-- Begin PROVIDED ENTRIES --

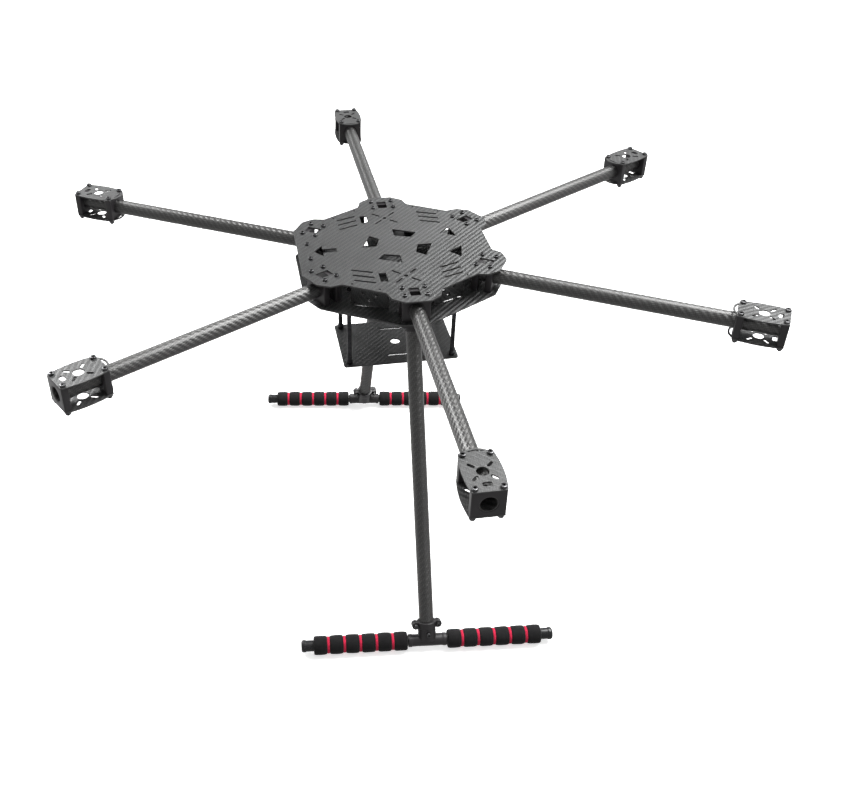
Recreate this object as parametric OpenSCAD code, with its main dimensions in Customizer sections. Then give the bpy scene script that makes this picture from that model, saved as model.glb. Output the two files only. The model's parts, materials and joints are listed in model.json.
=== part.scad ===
// Frame of a six-armed multirotor: two hub plates, six tube arms with motor mounts, a
// hanging battery tray and two splayed T legs with foam skids.
// +X points to the nose, +Y to port and +Z up. The origin is on the ground below the
// middle of the hub. All sizes are in millimetres.

/* [Overall] */
// Distance between the motor centres of two opposite arms
wheelbase = 850; // [680:5:1100]
// Height of the motor plates' top faces above the ground
stand_height = 431; // [340:1:560]

/* [Tubes] */
// Outer diameter of the arm tubes
arm_tube_d = 18; // [14:0.5:24]
// Wall of the arm tubes
arm_tube_wall = 1; // [0.5:0.1:2]
// Outer diameter of the leg tubes
leg_tube_d = 18; // [14:0.5:24]
// Wall of the leg tubes
leg_tube_wall = 1; // [0.5:0.1:2]
// Outer diameter of the skid tubes
skid_tube_d = 12; // [9:0.5:15]
// Wall of the skid tubes
skid_tube_wall = 1; // [0.5:0.1:2]
// Radial gap between a tube and the bore that grips it
tube_fit = 0.05; // [0.02:0.01:0.1]

/* [Hub] */
// Middle of the hub to each straight side of the top plate
top_apothem = 111; // [104:0.5:116]
// Middle of the hub to the top plate's nose edge
nose_reach = 121.5; // [118:0.5:124]
// Middle of the hub to the end of each lobe
lobe_reach = 133; // [129:0.5:140]
// Width of a lobe at its end
lobe_end_w = 29; // [20:1:40]
// Width of a lobe at its shoulders
lobe_w = 56; // [50:1:62]
// Middle of the hub to each straight side of the bottom plate
bottom_apothem = 120.5; // [116:0.5:126]
// Middle of the hub to the cut corners of the bottom plate
bottom_reach = 130; // [128:0.5:138]
// Thickness of the hub plates
hub_plate_t = 2; // [1.5:0.1:3]
// Middle of the hub to the inner tube clamps
inner_clamp_r = 103; // [96:0.5:106]
// Middle of the hub to the outer tube clamps
outer_clamp_r = 120; // [116:0.5:124]
// Clamp material above and below the tube in the hub
hub_clamp_cover = 6; // [4:0.5:9]
// Middle of the hub to the outer face of each side panel
side_panel_r = 94; // [86:0.5:99]
// Width of the side panels
side_panel_w = 46; // [36:1:54]
// Thickness of the side panels
side_panel_t = 2; // [1.5:0.1:3]

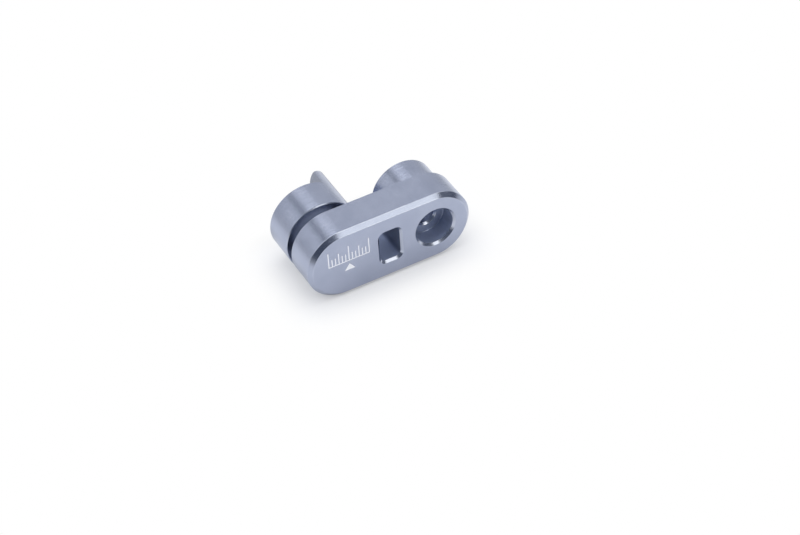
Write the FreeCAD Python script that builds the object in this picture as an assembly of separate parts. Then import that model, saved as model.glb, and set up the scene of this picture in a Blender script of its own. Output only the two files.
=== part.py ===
import FreeCAD, Part
import math
import os

# Servo horn: a one-piece machined arm. A flat plate with round ends carries a splined hub at one end
# and, behind a deep ring groove, a round post with a stop tongue at the other end.
# Frame: origin on the servo shaft's axis, in the plane on which the screw head seats.
# +X runs along the arm from the post to the hub, -Y leaves the front face, +Z is up.
# The arm stands on the long narrow side of its plate. All sizes are in millimetres.

# Plate
arm_length = 15.2
plate_width = 12.0
plate_thickness = 5.8
face_chamfer = 0.63
edge_break = 0.12

# Window through the plate, half way between the two axes
window_width = 3.45
window_height = 5.5
window_corner_radius = 0.9
window_chamfer = 0.35
window_back_chamfer = 0.2

# Post at the arm's end, flush with the plate's round end, behind a ring groove
groove_width = 1.5
neck_diameter = 8.0
post_length = 5.5

# Stop tongue: what a straight cut leaves of the post's end
tongue_length = 5.0
tongue_flat_offset = 3.25
tongue_dome_radius = 7.0
tongue_edge_break = 0.2

# Hub behind the plate
hub_diameter = 10.1
hub_length = 4.9

# Cap screw that holds the horn on the servo shaft: recess for its head, hole for its thread
screw_head_diameter = 5.5
screw_head_height = 3.0
head_side_clearance = 0.35
head_sink = 0.2
screw_diameter = 3.0
screw_side_clearance = 0.05
recess_chamfer = 0.35
screw_hole_chamfer = 0.3

# Splined bore in the hub
spline_teeth = 25
spline_root_diameter = 6.0
spline_tooth_depth = 0.32
spline_root_share = 0.22
spline_crest_share = 0.18
spline_length = 4.5
spline_lead_in = 0.3

# Worked out from the sizes above
end_radius = plate_width / 2
head_recess_radius = screw_head_diameter / 2 + head_side_clearance
head_recess_depth = screw_head_height + head_sink
screw_hole_radius = screw_diameter / 2 + screw_side_clearance
front_y = -head_recess_depth
plate_back_y = front_y + plate_thickness
hub_end_y = plate_back_y + hub_length
spline_start_y = hub_end_y - spline_length
post_start_y = plate_back_y + groove_width
post_end_y = post_start_y + post_length
tongue_end_y = post_end_y + tongue_length
post_x = -arm_length

# Construction: how far a cutting solid stands out of the part, the largest share of a side that
# one rounded corner takes, and the length under which two points count as one
cut_margin = 1.0
largest_corner_share = 0.49
same_point = 1e-6

TO_BACK = FreeCAD.Vector(0, 1, 0)
ALONG_ARM = FreeCAD.Vector(1, 0, 0)


def point(x, y, z):
    return FreeCAD.Vector(x, y, z)


def cylinder(x, y_from, y_to, radius):
    """A round bar along the servo axis's direction."""
    return Part.makeCylinder(radius, y_to - y_from, point(x, y_from, 0), TO_BACK)


def cone(x, y_from, y_to, radius_from, radius_to):
    return Part.makeCone(radius_from, radius_to, y_to - y_from, point(x, y_from, 0), TO_BACK)


def chamfered_bar(x, y_from, y_to, radius, chamfer_from, chamfer_to):
    """A round bar whose two rims are broken."""
    bar = cylinder(x, y_from + chamfer_from, y_to - chamfer_to, radius)
    if chamfer_from > 0:
        bar = bar.fuse(cone(x, y_from, y_from + chamfer_from, radius - chamfer_from, radius))
    if chamfer_to > 0:
        bar = bar.fuse(cone(x, y_to - chamfer_to, y_to, radius, radius - chamfer_to))
    return bar


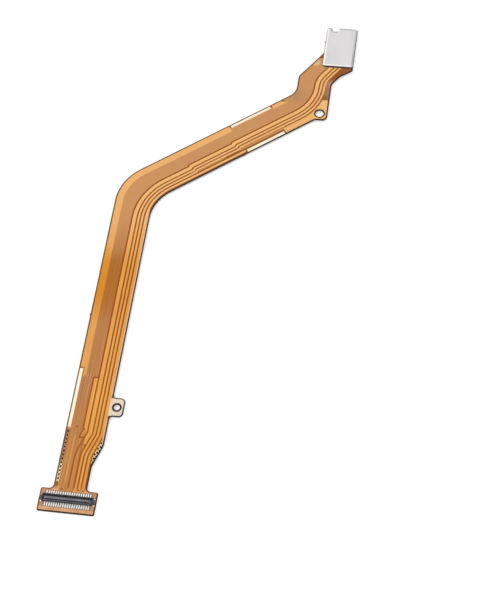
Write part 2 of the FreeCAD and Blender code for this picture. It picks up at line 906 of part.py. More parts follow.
def tail_plate_face(margin, radius, notch_round):
    """The tail plate follows the paddle's edges and its notch."""
    left = tail_left + margin
    right = tail_right - margin
    high = tail_top - margin
    low = tail_plate_bottom + margin - tail_plate_margin
    notch_left = tail_left + notch_offset - notch_width / 2.0 - margin / 2.0
    notch_right = notch_left + notch_width + margin
    notch_low = tail_top - notch_depth - margin / 2.0
    return closed_face([
        (left, low, radius), (right, low, radius), (right, high, radius), (notch_right, high, radius),
        (notch_right, notch_low, notch_round), (notch_left, notch_low, notch_round),
        (notch_left, high, radius), (left, high, radius),
    ])


def build():
    """Every piece by its name, in the working frame."""
    nodes = {}
    nodes["base_film"] = punched(blank(0, base_thickness))
    nodes["ground_band"] = ground_band()
    nodes["power_plane"] = power_plane()
    nodes["signal_traces"] = signal_traces()
    nodes["feed_strip"] = slab(feed_strip_face(), base_thickness, copper_top)
    nodes["corner_ground"] = corner_ground()
    nodes["ground_hatch"] = ground_hatch()
    names = ("lower_bare_strip", "upper_bare_strip", "inner_bare_strip")
    for name, solid in zip(names, bare_strips()):
        nodes[name] = solid
    nodes["ear_pad"] = ear_pad()
    nodes["front_coverlay"] = front_coverlay()
    nodes["rear_ground"] = rear_ground()
    nodes["rear_coverlay"] = rear_coverlay()
    nodes["shield_film"] = shield_film()
    nodes["head_marking_line"] = marking_line(head_depth + head_line_place)
    nodes["tail_marking_line"] = marking_line(step_corner.y + tail_line_place)
    head_glue = head_plate_face(head_plate_margin + adhesive_margin, 0.0)
    glue_low = rear_coverlay_low - adhesive_thickness
    nodes["head_plate_adhesive"] = slab(head_glue, glue_low, rear_coverlay_low)
    head_steel = head_plate_face(head_plate_margin, plate_corner_radius)
    nodes["head_plate"] = slab(head_steel, head_plate_low, glue_low)
    tail_glue = tail_plate_face(tail_plate_margin + adhesive_margin, 0.0, 0.0)
    nodes["tail_plate_adhesive"] = slab(tail_glue, coverlay_top, tail_plate_low)
    tail_steel = tail_plate_face(tail_plate_margin, plate_corner_radius, notch_radius)
    nodes["tail_plate"] = slab(tail_steel, tail_plate_low, tail_plate_low + plate_thickness)
    head_pads = pad_blocks(head_contacts, head_foot_span, head_body_width)
    nodes["head_solder_pads"] = on_head(Part.makeCompound(head_pads))
    body, far, near, ends = socket_parts()
    nodes["head_socket_body"] = on_head(body)
    nodes["head_far_contacts"] = on_head(far)
    nodes["head_near_contacts"] = on_head(near)
    nodes["head_hold_downs"] = on_head(ends)
    tail_pads = pad_blocks(tail_contacts, tail_foot_span, tail_body_width)
    nodes["tail_solder_pads"] = on_tail(Part.makeCompound(tail_pads))
    body, far, near, ends = plug_parts()
    nodes["tail_plug_body"] = on_tail(body)
    nodes["tail_outer_contacts"] = on_tail(far)
    nodes["tail_inner_contacts"] = on_tail(near)
    nodes["tail_hold_downs"] = on_tail(ends)
    return nodes


def write(nodes):
    """The origin is under the middle of the whole part, at the level it rests on."""
    box = Part.makeCompound(list(nodes.values())).BoundBox
    origin = V(box.Center.x, box.Center.y, box.ZMin)
    os.makedirs("parts", exist_ok=True)
    for name, shape in nodes.items():
        placed = shape.copy()
        placed.translate(origin * -1.0)
        placed.exportStep("parts/" + name + ".step")
    for name, point in (("ear hole", ear_hole), ("locating hole", locating_hole)):
        print(name, [round(value, 4) for value in point - origin])
    for name, point in (("socket", head_seat_point), ("plug", tail_seat_point)):
        print(name, [round(value, 4) for value in point - origin])
    print("size", round(box.XLength, 3), round(box.YLength, 3), round(box.ZLength, 3))
    print("levels", [round(level - origin.z, 4) for level in (shield_low, copper_top, coverlay_top)])
    for level in (head_plate_low, tail_plate_low):
        print("plate", round(level - origin.z, 4), round(level + plate_thickness - origin.z, 4))


write(build())
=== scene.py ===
"""Looks of a flexible printed circuit that lies amber side up: a laminate with copper under an
amber film, plated strips, steel plates behind both board connectors and a black shield below."""

import json
import math

import bpy
import numpy as np
from mathutils import Matrix, Vector


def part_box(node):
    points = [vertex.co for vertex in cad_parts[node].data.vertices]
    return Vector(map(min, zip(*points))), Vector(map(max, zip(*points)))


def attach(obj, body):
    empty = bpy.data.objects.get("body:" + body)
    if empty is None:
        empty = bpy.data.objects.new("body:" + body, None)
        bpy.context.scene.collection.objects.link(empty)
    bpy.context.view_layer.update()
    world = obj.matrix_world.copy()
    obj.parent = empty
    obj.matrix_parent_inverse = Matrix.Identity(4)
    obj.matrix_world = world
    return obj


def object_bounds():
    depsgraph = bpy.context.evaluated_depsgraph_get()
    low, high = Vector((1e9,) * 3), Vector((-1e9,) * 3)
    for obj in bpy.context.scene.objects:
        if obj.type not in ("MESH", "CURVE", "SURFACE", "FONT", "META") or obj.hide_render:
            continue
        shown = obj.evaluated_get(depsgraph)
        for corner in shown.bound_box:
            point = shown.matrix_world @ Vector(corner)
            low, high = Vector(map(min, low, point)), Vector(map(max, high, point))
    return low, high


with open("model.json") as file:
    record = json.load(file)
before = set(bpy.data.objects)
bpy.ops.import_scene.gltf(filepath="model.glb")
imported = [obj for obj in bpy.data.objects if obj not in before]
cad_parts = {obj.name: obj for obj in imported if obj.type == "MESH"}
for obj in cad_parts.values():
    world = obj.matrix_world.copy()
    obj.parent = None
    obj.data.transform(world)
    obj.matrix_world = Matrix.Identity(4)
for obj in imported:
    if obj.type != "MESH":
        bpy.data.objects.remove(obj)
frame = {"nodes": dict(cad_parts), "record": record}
cad_low, cad_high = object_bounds()
nodes = frame["nodes"]

MM = 0.001

# Lengths and places below are in millimetres, angles in degrees and noise scales per metre. Pairs
# that change over a distance name where the change starts and where it is complete. Sides are
# distances from the laminate's outer edge

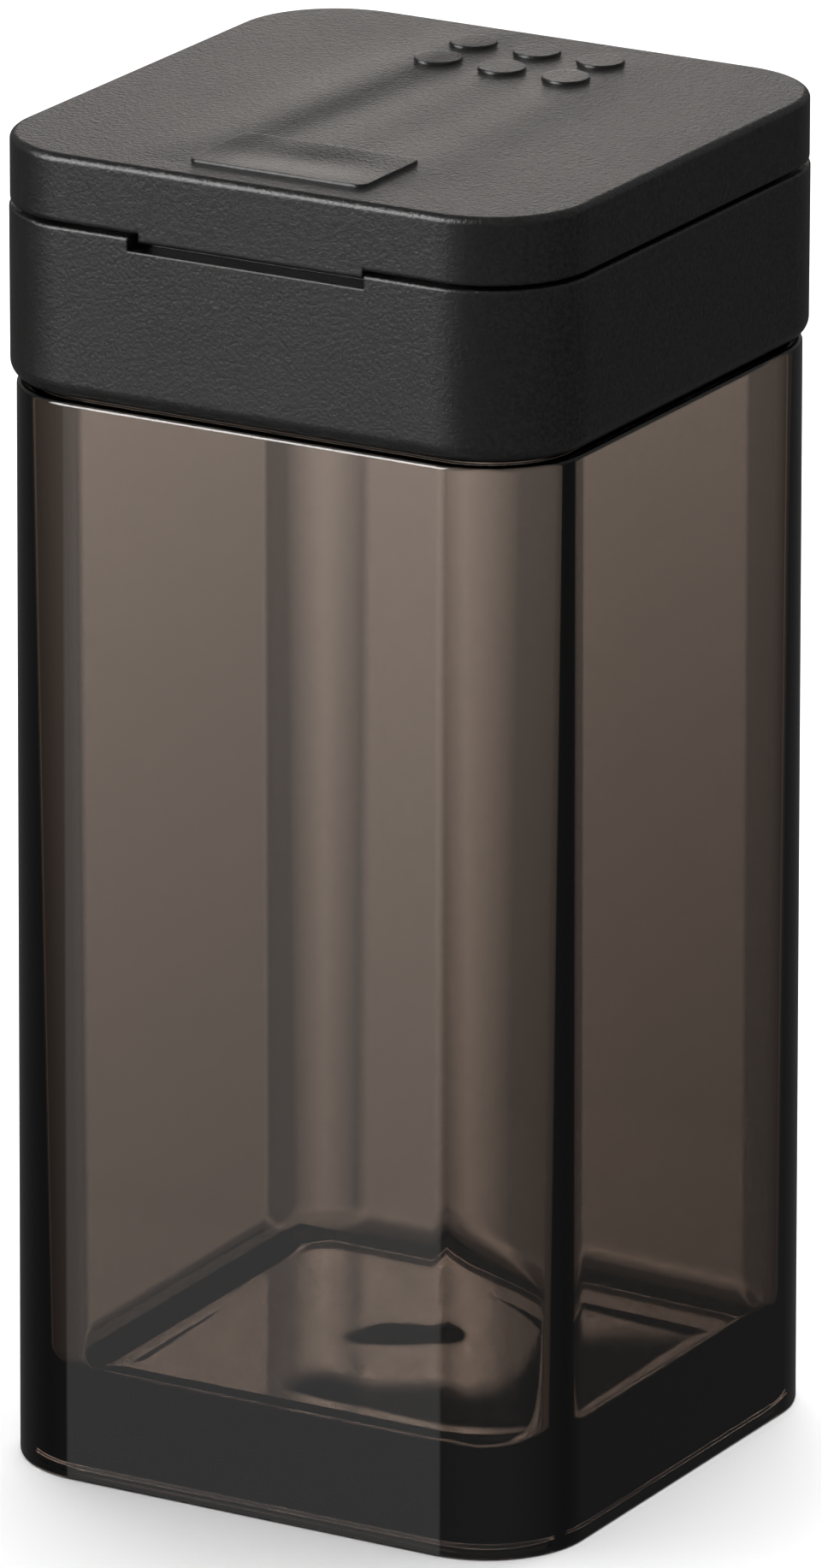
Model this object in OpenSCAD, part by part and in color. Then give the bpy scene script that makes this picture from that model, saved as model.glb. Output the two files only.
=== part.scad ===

-- End PROVIDED ENTRIES --

# WHAT TO DO
Identify every line above with the string "code" in it. Copy those lines.

# OUTPUT
Recreate this object as parametric OpenSCAD code, with its main dimensions in Customizer sections. Then give the bpy scene script that makes this picture from that model, saved as model.glb. Output the two files only. The model's parts, materials and joints are listed in model.json.
Write part 2 of the FreeCAD and Blender code for this picture. It picks up at line 906 of part.py. More parts follow.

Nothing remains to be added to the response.